As already indicated, water pollution from industrial effluents is a serious problem. Other sources of water pollution are sewage, garbage, and human excrete. In Port Harcourt, the piped water supply in some parts of the city was found to contain unacceptable levels of coliform (Izeogu 1989). As already noted above, most residents of squatter settlements depend upon contaminated sources for their water supply.

Air pollution is becoming a serious problem in some big centres. The sources of air pollution are industry, fuels for heating and electricity generation, the burning of garbage, some mining operations such as quarrying, and motor vehicles (Habitat 1989; Izeogu 1989; Mosha 1990). Motor cars, which are often poorly maintained and congested in narrow streets, contribute substantially to air pollution through emissions of carbon monoxide, oxides of nitrogen, and hydrocarbons. In addition, there is lead pollution as a result of less stringent regulations on the lead content of petrol.

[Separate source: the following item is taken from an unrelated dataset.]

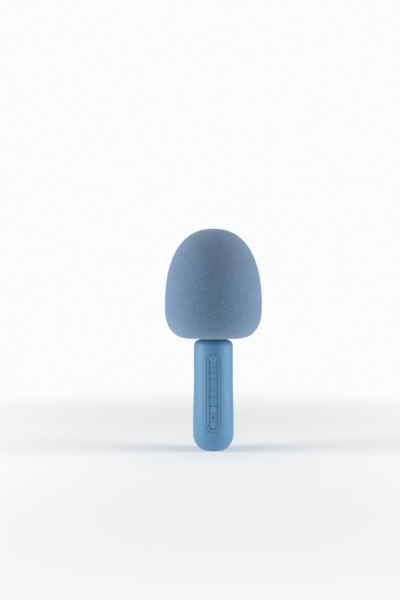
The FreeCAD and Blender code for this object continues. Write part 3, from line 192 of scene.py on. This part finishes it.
def edge_fade(point, foot, mouth):
    """Less relief on the mouth's short inner wall, which lies against the plastic."""
    radius = math.hypot(point[0], point[1])
    return min(1.0, max(0.0, (radius - mouth) / MOUTH_LIP)) if point[2] < foot + FOAM_THICKNESS else 1.0


def foam_mouth_radius():
    """The mouth's radius: the foam's own vertices at its lowest level that are nearest the axis."""
    low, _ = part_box("foam_cover")
    co = np.array([v.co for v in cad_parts["foam_cover"].data.vertices])
    at_foot = co[co[:, 2] < low.z + 0.1 * MM]
    return float(np.hypot(at_foot[:, 0], at_foot[:, 1]).min())


# ---------------------------------------------------------------- materials
FOAM_BLUE = (0.128, 0.24, 0.395)
SHELL_BLUE = (0.112, 0.303, 0.512)
# painted highlight: the paler blue painted on the keys' raised symbols
SYMBOL_HIGHLIGHT_BLUE = (0.25, 0.5, 0.69)
# painted highlight: the paler blue painted along the control strip's raised rim
RIM_HIGHLIGHT_BLUE = (0.2, 0.45, 0.66)
STRIP_WIDTH = 13.4 * MM
STRIP_RIM_WIDTH = 0.9 * MM
RIM_BLUR = 0.15 * MM                # how softly the rim's painted highlight begins
KEY_DOME = (3.8 * MM, 0.3 * MM)     # a key's radius and the rise of its domed face
SYMBOL_HEIGHT = 0.25 * MM


def new_material(name):
    material = bpy.data.materials.new(name)
    material.use_nodes = True
    nodes, links = material.node_tree.nodes, material.node_tree.links
    return material, nodes, links, nodes["Principled BSDF"]


def add(nodes, kind, **settings):
    node = nodes.new(kind)
    for key, value in settings.items():
        if key in node.inputs:
            node.inputs[key].default_value = value
        else:
            setattr(node, key, value)
    return node


def object_point(nodes, links, scale=(1, 1, 1)):
    """Object coordinates, which are row coordinates in metres, stretched by scale."""
    source = add(nodes, "ShaderNodeTexCoord")
    mapping = add(nodes, "ShaderNodeMapping", vector_type="POINT")
    mapping.inputs["Scale"].default_value = scale
    links.new(source.outputs["Object"], mapping.inputs["Vector"])
    return mapping.outputs["Vector"]


def noise_at(nodes, links, point, scale, detail=3.0, rough=0.5):
    node = add(nodes, "ShaderNodeTexNoise", Scale=scale, Detail=detail, Roughness=rough)
    links.new(point, node.inputs["Vector"])
    return node.outputs["Fac"]


def ramp(nodes, links, value, stops):
    """A colour ramp through (place, colour) stops."""
    node = add(nodes, "ShaderNodeValToRGB")
    elements = node.color_ramp.elements
    elements[0].position, elements[0].color = stops[0][0], (*stops[0][1], 1)
    elements[1].position, elements[1].color = stops[-1][0], (*stops[-1][1], 1)
    for place, colour in stops[1:-1]:
        middle = elements.new(place)
        middle.color = (*colour, 1)
    links.new(value, node.inputs["Fac"])
    return node.outputs["Color"]


def stretch(nodes, links, value, low, high):
    """Maps 0 to 1 onto low to high."""
    node = add(nodes, "ShaderNodeMapRange")
    node.inputs["To Min"].default_value = low
    node.inputs["To Max"].default_value = high
    links.new(value, node.inputs["Value"])
    return node.outputs["Result"]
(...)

Noise pollution is one of the problems in large cities. The sources of noise pollution include highway traffic, industrial operations, and aircraft (Habitat 1989). In some cases, desirable maximum levels of outside noise (65 decibels) are exceeded. In Port Harcourt, measurements in excess of 80 decibels were recorded (Izeogu 1989). The major cause of the problem is the lack of regulations and institutions to check noise pollution (Habitat 1989).

We can conclude this section by noting that, although various types of pollution are generally not yet a major problem, they constitute serious hazards in some large cities.

Environmental problems affecting the region beyond the city

The effects of some of the problems discussed above go beyond the city boundaries. A good example is water pollution. The effluents dumped in streams pollute the water used by rural communities (Izeogu 1989).

The other way in which the city affects its neighbouring communities is through the exhaustion of natural resources. Thus, as cities grow, the demand for water increases and sources further afield must be tapped. In these cases cities may compete with local communities for water and contribute to the fall in the levels of aquifers (Claassen 1990).

The other area of natural resource stress is energy. The main source of energy in urban areas is charcoal, followed by fuelwood (White 1989). The advantage of charcoal is that it is lighter and therefore easier to transport, but it is 40 per cent less efficient than fuelwood (ibid.). Consequently, urban dwellers cause greater deforestation per capita than do rural dwellers. In Malawi, it is feared that the shift from commercial fuels to wood may increase deforestation (Mwafongo 1991).